Our wandering thoughts were broken as the car stopped at the village of Salawas, about an hour south of the blue city, to meet with the renowned weaving community, known specially for their dhurrie rugs.  The village seems to grow dhurries, with its low compounds, walls and paths covered with brightly colored and patterned  rugs.

Our next stop was at Singhasni,  famous for its matkha pots.  Matkha or matkhi pots are supposedly the first earthenware to be made by the potters. These ecologically sustainable  pots were used in these dry lands to store and cool water. Wanting to experience for a fleeting moment that intimacy we once shared with the earth, the guests dug their hands into the clay. The clay, as if it recognised the distant hands, failed to shape itself into a pot.

Then we travelled to the village of Pipar, 65 kms to the south of Jodhpur, to be welcomed by fabric rolled out across the ground to dry in the morning. The car went around in circles lost in the middle of nowhere. Finally we entered the village with three big houses from where the best indigo dyed dresses are sent out to the world. Here, we met Yaseen Shahabuddin and his family, the last family left in the village who carry on this tradition of block printing and natural textile dyeing.

Jaipur

Jaipur, the most famous of all the cities in Rajasthan, is a city of opulence.  Pink City showed us the beauty of royalty and extravagance. We were welcomed by the jewellers into their alchemy-smelling workshops, where gold flows like lava and is moulded into a jewel, precisely cut precious stones are delicately handled and placed into a piece. They had been the royal jewel makers for over three centuries.

That evening saw our photographer, screaming and holding his life in his hands, atop an elephant roaming the streets of Jaipur. Then our guests tried their hands at cooking in the Indian style. The pakoras they made tasted pretty good, making think of an alternate career plan.

From the big and busy workshops, we moved to a small room along the old city – the workshop of one of the last practising artisans of the endangered art of Meenakari, an art of fine enamel painting.  Finding the workshop proved to be an arduous task, taking us through the narrow pink lanes of the city. The man himself is silent, deeply engrossed in his work - an aura of mystery palpable. The room seems so still, the passage of time adjusting itself to the steady hand movements of the artisan. Meenakari was once used to send messages intended to be for the receiver only. The secrecy associated with the craft permeated into this mysterious and intimate setting.
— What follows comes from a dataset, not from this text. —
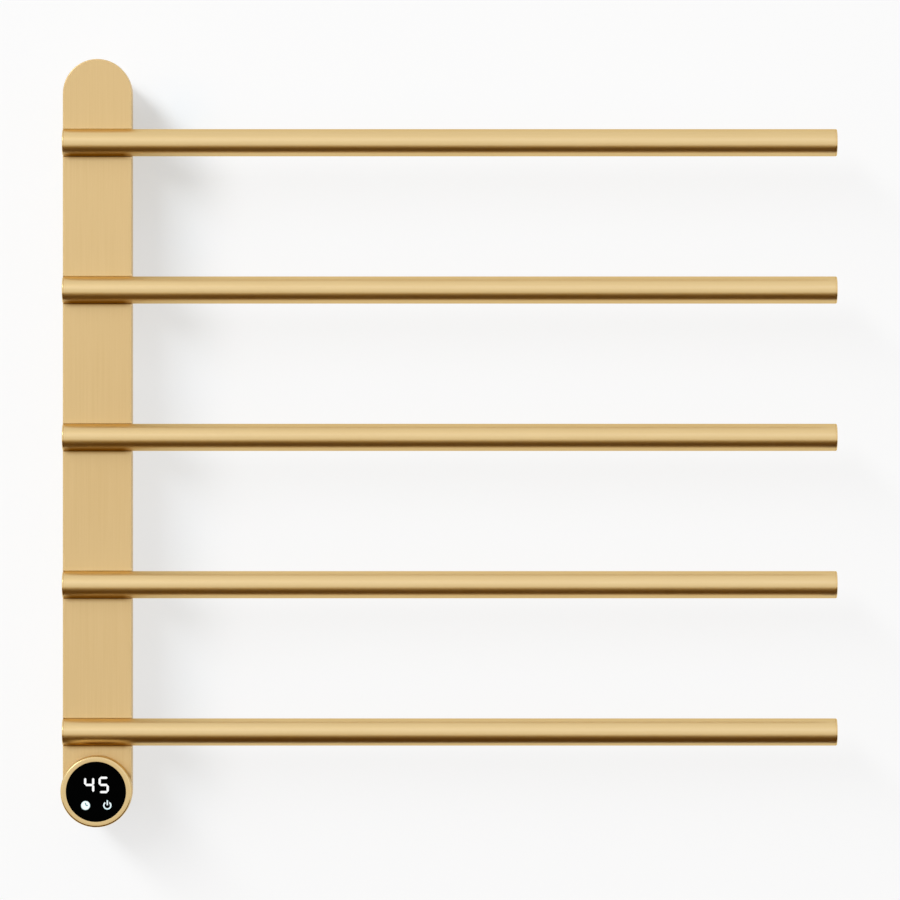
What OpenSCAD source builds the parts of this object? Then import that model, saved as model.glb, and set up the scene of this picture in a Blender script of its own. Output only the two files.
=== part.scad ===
// Electric heated towel rail: five bars cantilevered from a slim column that hangs on a wall
// bracket, with a round control pod at the column's foot whose metal ring turns.
// X runs along the bars, Y into the wall and Z up. The wall is the plane Y = 0, and the origin
// is the centre of the wall fixings, halfway up the column. All sizes are in millimetres.
// A depth is a distance from the wall towards the room, so a depth of 60 is at Y = -60.

/* [Bars] */
// Length of a bar over its end caps
bar_len = 600; // [400:10:900]
// Outer diameter of a bar
bar_d = 21; // [19:0.5:24]
// Wall of a bar's tube
bar_wall = 1.5; // [1:0.1:2]
// Height from one bar to the next
bar_pitch = 114.2; // [112:0.1:130]
// Drop from the centre of the column's round top to the first bar
top_drop = 38.3; // [20:0.1:60]
// Part of an end cap that shows
cap_t = 1.2; // [1:0.1:3]
// Length of an end cap's plug inside the tube
cap_plug = 5; // [3:0.5:8]
// Rounding of an end cap's rim
cap_round = 0.8; // [0.3:0.1:0.9]
// Gap round an end cap's plug
cap_gap = 0.05; // [0.02:0.01:0.15]

/* [Column] */
// Width of the column
col_w = 53.5; // [52:0.5:66]
// Distance from the wall to the column's front face
col_proj = 60; // [56:1:90]
// Wall of the front shell and of the saddles that hold the bars
front_wall = 2; // [1.6:0.1:2.6]
// Gap between a bar and its saddle
seat_gap = 0.1; // [0.05:0.05:0.2]
// Room between a saddle's back and the chassis plate
saddle_room = 1.4; // [1.2:0.1:3]
// Rounding of the front shell's outer edge
edge_round = 0.8; // [0.3:0.1:1.2]
// Chamfer along a saddle's edges in the front face
seat_chamfer = 0.3; // [0.1:0.1:0.8]
// Step from the column's side in to the rear housing
housing_inset = 3.5; // [1:0.5:4]
// Wall of the rear housing
housing_wall = 2; // [1.5:0.1:2.5]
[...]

It was time for us to bid adieu to the desert lands that have been the oldest and the grandest patron of all. In its innate absence, it nurtured and aided the development and preservation of handicraft traditions that somehow make our lives better. It was Dussera and the terraces were full of children, men and women, staring intently at the sky, their hands swiftly moving to tug at a string of thread manja connected to the patangs that soar, dive, fly. float and fall. The sky was filled with kites waving us goodbye.